А потом сбор внезапно заканчивается. Женщины направляются обратно к деревне, каким-то образом зная ее точное положение в пустыне, где я совершенно не ориентируюсь. Они собрали несколько десятков кустов батата, горсть других клубней и охапку сочных огурцов гемсбок (у которых ядовит только корень). Этого достаточно, чтобы кормить деревню пару дней.
Меня удивляет собственная реакция на решение женщин вернуться домой с таким небольшим количеством еды. Мне кажется, что это выходит далеко за рамки простого образа жизни – в опасную зону. Почему бы не остаться здесь до заката, не раздобыть достаточно еды на месяц, не заполнить склад, пока батат растет в изобилии? В такой суровой местности как можно не максимизировать производительность, когда имеется избыток ресурсов?
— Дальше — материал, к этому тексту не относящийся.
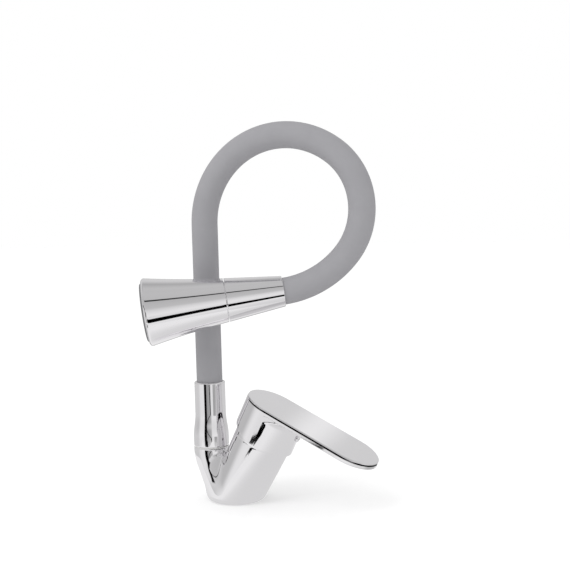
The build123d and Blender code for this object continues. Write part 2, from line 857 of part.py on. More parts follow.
# Waterway core of the head, between the swivel nut and the selector disc
face_end = front_length + face_stand
face_start = face_end - face_height
mat_start = face_start - mat_height
selector_end = mat_start - spray_chamber
selector_start = selector_end - selector_height
core_begin = coupling_end + turn_gap
core_finish = selector_start - turn_gap
core_length = core_finish - core_begin
core_neck = 9.0
core_rim = face_radius - 2.1
rim_height = 6.0
rim_step = 2.0
rim_wall = 1.8
with BuildPart() as flow_core:
    with BuildSketch(head_profile):
        with BuildLine():
            Polyline(
                (core_begin, core_bore),
                (core_begin, core_neck),
                (core_begin + core_length * 0.45, core_neck + 3.0),
                (core_finish - rim_height - rim_step, core_rim - rim_wall),
                (core_finish - rim_height, core_rim),
                (core_finish, core_rim),
                (core_finish, core_rim - rim_wall),
                (core_finish - rim_height - rim_step / 2, core_rim - 2 * rim_wall),
                (core_begin + core_length * 0.47, core_neck + 1.0),
                (core_begin + core_length * 0.28, core_bore),
                close=True,
            )
        make_face()
    revolve(axis=head_axis)
flow_core.part.label = "flow_core"

# Front shell of the spray head: a flared cone with a rounded rim
flare_length = front_length - front_round - front_start
front_seam_radius = seam_radius + seam_gap * tan(radians(flare_start))
flare_mid = (front_seam_radius + front_radius) / 2 - 0.65
lip_start = front_length - lip_length
flare_foot = core_finish - rim_height - rim_step
with BuildPart() as front_shell:
    with BuildSketch(head_profile):
        with BuildLine():
            Line((front_start, front_seam_radius - shell_wall), (front_start, front_seam_radius - 0.4))
            Line((front_start, front_seam_radius - 0.4), (front_start + 0.4, front_seam_radius))
            flare = ThreePointArc(
                (front_start + 0.4, front_seam_radius),
                (front_start + flare_length / 2, flare_mid),
                (front_length - front_round, front_radius),
            )
            RadiusArc(flare @ 1, (front_length, front_radius - front_round), front_round + 0.3)
            Line((front_length, front_radius - front_round), (front_length, face_radius + 0.1))
            Line((front_length, face_radius + 0.1), (lip_start, face_radius + 0.1))
            Line((lip_start, face_radius + 0.1), (lip_start, face_radius - 0.9))
            Line((lip_start, face_radius - 0.9), (flare_foot, core_rim + 0.12))
            Line((flare_foot, core_rim + 0.12), (tongue_end, front_seam_radius - shell_wall))
            Line(
                (tongue_end, front_seam_radius - shell_wall),
                (front_start, front_seam_radius - shell_wall),
            )
        make_face()
    revolve(axis=head_axis)
front_shell.part.label = "head_front_shell"

# Selector disc: three windows that choose between jet and spray
with BuildPart() as selector_disc:
    with BuildSketch(head_level(selector_start)):
        Circle(core_rim - 0.2)
        with PolarLocations(13.0, 3):
            Circle(3.5, mode=Mode.SUBTRACT)
        Circle(4.0, mode=Mode.SUBTRACT)
    extrude(amount=selector_height)
selector_disc.part.label = "selector_disc"

# Face plate with two circles of nozzle holes round the aerator
inner_circle = 13.2
outer_circle = 18.4
with BuildPart() as nozzle_face:
    with BuildSketch(head_level(face_start)):
        Circle(face_radius)
        Circle(aerator_radius + seat_gap, mode=Mode.SUBTRACT)
        with PolarLocations(inner_circle, inner_nozzles):
            RegularPolygon(nozzle_radius + turn_gap, nozzle_sides, mode=Mode.SUBTRACT)
        with PolarLocations(outer_circle, outer_nozzles):
            RegularPolygon(nozzle_radius + turn_gap, nozzle_sides, mode=Mode.SUBTRACT)
    extrude(amount=face_height)
    chamfer(nozzle_face.edges().filter_by(GeomType.CIRCLE).sort_by(SortBy.RADIUS)[-1], 0.6)
nozzle_face.part.label = "nozzle_face"

# Silicone mat whose nubs stand in those holes
nub_stand = 0.7
with BuildPart() as nozzle_mat:
    with BuildSketch(head_level(mat_start)):
        Circle(face_radius - 0.6)
        Circle(aerator_radius + turn_gap, mode=Mode.SUBTRACT)
    extrude(amount=mat_height - seat_gap)
    with BuildSketch(head_level(face_start - seat_gap)):
        with PolarLocations(inner_circle, inner_nozzles):
            RegularPolygon(nozzle_radius, nozzle_sides)
        with PolarLocations(outer_circle, outer_nozzles):
            RegularPolygon(nozzle_radius, nozzle_sides)
    extrude(amount=face_height + nub_stand)
nozzle_mat.part.label = "nozzle_mat"

# Aerator cup in the middle of the face, and its screen
aerator_start = selector_end + 0.3
aerator_wall = 1.5
aerator_end = face_end + 0.4
screen_height = 1.2
with BuildPart() as aerator_cup:
    with BuildSketch(head_level(aerator_start)):
        Circle(aerator_radius)
        Circle(aerator_radius - aerator_wall, mode=Mode.SUBTRACT)
    extrude(amount=aerator_end - aerator_start)
aerator_cup.part.label = "aerator_cup"

screen_start = aerator_end - 2.2
screen_pitch = 2.6
screen_hole = 2.0
with BuildPart() as aerator_screen:
    with BuildSketch(head_level(screen_start)):
        Circle(aerator_radius - aerator_wall - seat_gap)
        with GridLocations(screen_pitch, screen_pitch, 5, 3):
            Rectangle(screen_hole, screen_hole, mode=Mode.SUBTRACT)
        with GridLocations(screen_pitch, 4 * screen_pitch, 3, 2):
            Rectangle(screen_hole, screen_hole, mode=Mode.SUBTRACT)
    extrude(amount=screen_height)
aerator_screen.part.label = "aerator_screen"

pieces = {
    "mixer_body": body,
    "deck_seal": deck_seal,
    "cartridge_base": cartridge_base,
    "port_seals": port_seals,
    "fixed_ceramic_disc": fixed_disc,
    "moving_ceramic_disc": moving_disc,
    "disc_carrier": disc_carrier,
    "cartridge_housing": cartridge_housing,
    "cartridge_turret": turret,
    "stem_pin": stem_pin,
    "lever_stem": lever_stem,
    "retaining_nut": retaining_nut,
    "cover_ring": cover_ring,
    "lever_handle": lever_handle,
    "grub_screw": grub_screw,
    "cover_plug": cover_plug,
    "swivel_washer": swivel_washer,
    "spout_spigot": spout_spigot,
    "glide_rings": glide_rings,
    "spout_o_rings": spout_o_rings,
    "spout_socket": spout_socket,
    "snap_ring": snap_ring,
    "lower_ferrule": lower_ferrule,
    "core_tube_lower": core_lower,
    "core_tube_bend": core_bend,
    "core_tube_upper": core_upper,
    "sleeve_lower": sleeve_lower,
    "sleeve_bend": sleeve_bend,
    "sleeve_upper": sleeve_upper,
    "upper_ferrule": upper_ferrule,
    "head_rear_shell": rear_shell,
    "head_coupling": head_coupling,
    "filter_washer": filter_washer,
    "check_valve": check_valve,
    "flow_core": flow_core,
    "head_front_shell": front_shell,
    "selector_disc": selector_disc,
    "nozzle_face": nozzle_face,
    "nozzle_mat": nozzle_mat,
    "aerator_cup": aerator_cup,
    "aerator_screen": aerator_screen,
}

os.makedirs("parts", exist_ok=True)
for name, piece in pieces.items():
    export_step(piece.part, "parts/" + name + ".step")
    print(name, len(piece.part.solids()), round(piece.part.volume, 1))
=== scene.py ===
import json
import math

import bmesh
import bpy
import numpy as np
from mathutils import Matrix, Vector


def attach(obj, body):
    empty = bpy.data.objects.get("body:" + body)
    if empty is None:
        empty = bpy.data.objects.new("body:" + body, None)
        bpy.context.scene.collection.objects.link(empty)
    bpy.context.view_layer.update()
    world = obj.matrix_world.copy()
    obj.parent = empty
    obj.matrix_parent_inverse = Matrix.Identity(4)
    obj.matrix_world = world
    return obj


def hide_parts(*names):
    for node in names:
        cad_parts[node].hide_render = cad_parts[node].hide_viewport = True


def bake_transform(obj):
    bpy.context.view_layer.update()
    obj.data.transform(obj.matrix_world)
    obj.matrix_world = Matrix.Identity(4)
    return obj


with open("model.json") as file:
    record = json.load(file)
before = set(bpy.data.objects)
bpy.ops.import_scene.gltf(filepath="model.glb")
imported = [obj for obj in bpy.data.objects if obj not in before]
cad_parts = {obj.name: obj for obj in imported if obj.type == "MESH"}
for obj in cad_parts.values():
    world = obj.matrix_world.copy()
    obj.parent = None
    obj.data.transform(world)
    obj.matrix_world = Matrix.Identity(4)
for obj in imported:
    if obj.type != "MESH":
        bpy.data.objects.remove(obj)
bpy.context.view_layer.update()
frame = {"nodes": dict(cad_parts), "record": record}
nodes = frame["nodes"]
nodeSlots = {entry["node"]: entry["material_slot"] for entry in frame["record"]["subparts"]}
print("frame loaded,", len(nodes), "nodes")

millimetre = 0.001  # sizes are in millimetres and become metres as a mesh is made
fullTurn = 2 * math.pi
around = 240  # points round a turned form
sharpEdge = math.radians(40)  # steeper edges stay sharp
bodySharpEdge = math.radians(35)
mergeDistance = 1e-7  # metres

# Tilted hub: the body, the cover ring, the lever and its plug are built on its axis
hub = {
    "tilt": 26.2,  # degrees from upright
    "baseRadius": 23.0,
    "baseRound": 4.5,
    "neckRadius": 21.3,
    "neckLevel": 54.5,  # along the tilted axis
    "stretch": 3.0,  # how much longer than wide the neck's oval is
}
spout = {"offset": -19.9, "seatLevel": 41.3}  # upright axis behind the hub, and the top of the leg

hubTilt = math.radians(hub["tilt"])
hubDir = np.array([math.sin(hubTilt), 0.0, math.cos(hubTilt)])
hubForward = np.array([hubDir[2], 0.0, -hubDir[0]])
sideways = np.array([0.0, 1.0, 0.0])
upward = np.array([0.0, 0.0, 1.0])
neckForward = hub["stretch"] / 2  # centre of the neck's oval in front of the axis
neckReach = hub["neckRadius"] + neckForward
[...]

На протяжении десятилетий люди, изучающие жизнь охотников-собирателей, объясняли это по-разному. Некоторые пришли к выводу, что пустыня Калахари, как это ни странно, является раем изобилия, в котором пища всегда доступна знающему охотнику или собирателю, а следовательно, нет и необходимости думать о будущем. В действительности, хотя Калахари часто удивительно плодородна, ее богатства непредсказуемы, и тяжелые периоды лишений не редкость, особенно во время засухи. Поэтому жу|’хоанси всегда много перемещаются по своим территориям, следуя за разрозненными и сезонными пищевыми ресурсами. Этим также объясняется то, почему они не прикладывают дополнительных усилий, ведь зачем нести обременительный груз вещей или еды, когда путешествовать приходится пешком? И все же, нет никаких сомнений в том, что жу|’хоанси могли бы нести больше, чем в тот вечер, или сохранить припасы и вещи в таких местах, куда они всегда возвращаются.
В настоящее время известно, что многие культуры охотников-собирателей применяют меры, направленные на избежание чрезмерной эксплуатации земель; например, они оставляют нетронутым часть батата в разгар сезона, чтобы дать большему количеству растений шанс на размножение. Возможно, что в их случае работа не на полную мощность есть акт экономии в более старом смысле слова: это разумное использование ресурсов с целью их сохранения в будущем. Отметим вдобавок тот факт, что долгие часы работы подрывают представление жу|’хоанси о хорошей жизни. Подобно добровольным «упрощенцам», но только в большей степени, они решили кейнсианскую «экономическую проблему», просто имея настолько мало потребностей, чтобы удовлетворять их относительно легко, даже посреди пустыни Калахари. Наградой за то, что вы обходитесь меньшим, должно быть изобилие свободного времени.
Антрополог Джеймс Сазман отмечает, что люди на Западе уже давно воображают, что они тоже когда-нибудь удовлетворят свои материальные желания и перейдут к праздной жизни. Проблема не в том, чтобы достичь этого удовлетворения, а в том, чтобы осознать его. В 2008 году политолог Роберт Э. Гудин и его коллеги обнаружили, что, работая ровно столько, чтобы жить чуть выше черты бедности, и сведя домашние дела к минимальной норме социальной приемлемости, люди в богатом мире могут наслаждаться массой свободного времени. Однако большинство предпочитают вместо этого работать, чтобы приобрести второй дом, сделать ремонт, купить большое количество одежды, стильную мебель, новейшие гаджеты, путешествия с приключениями – и продолжают мечтать о дне (вечно отодвигаемом), когда технологии наконец освободят их от ежедневного труда.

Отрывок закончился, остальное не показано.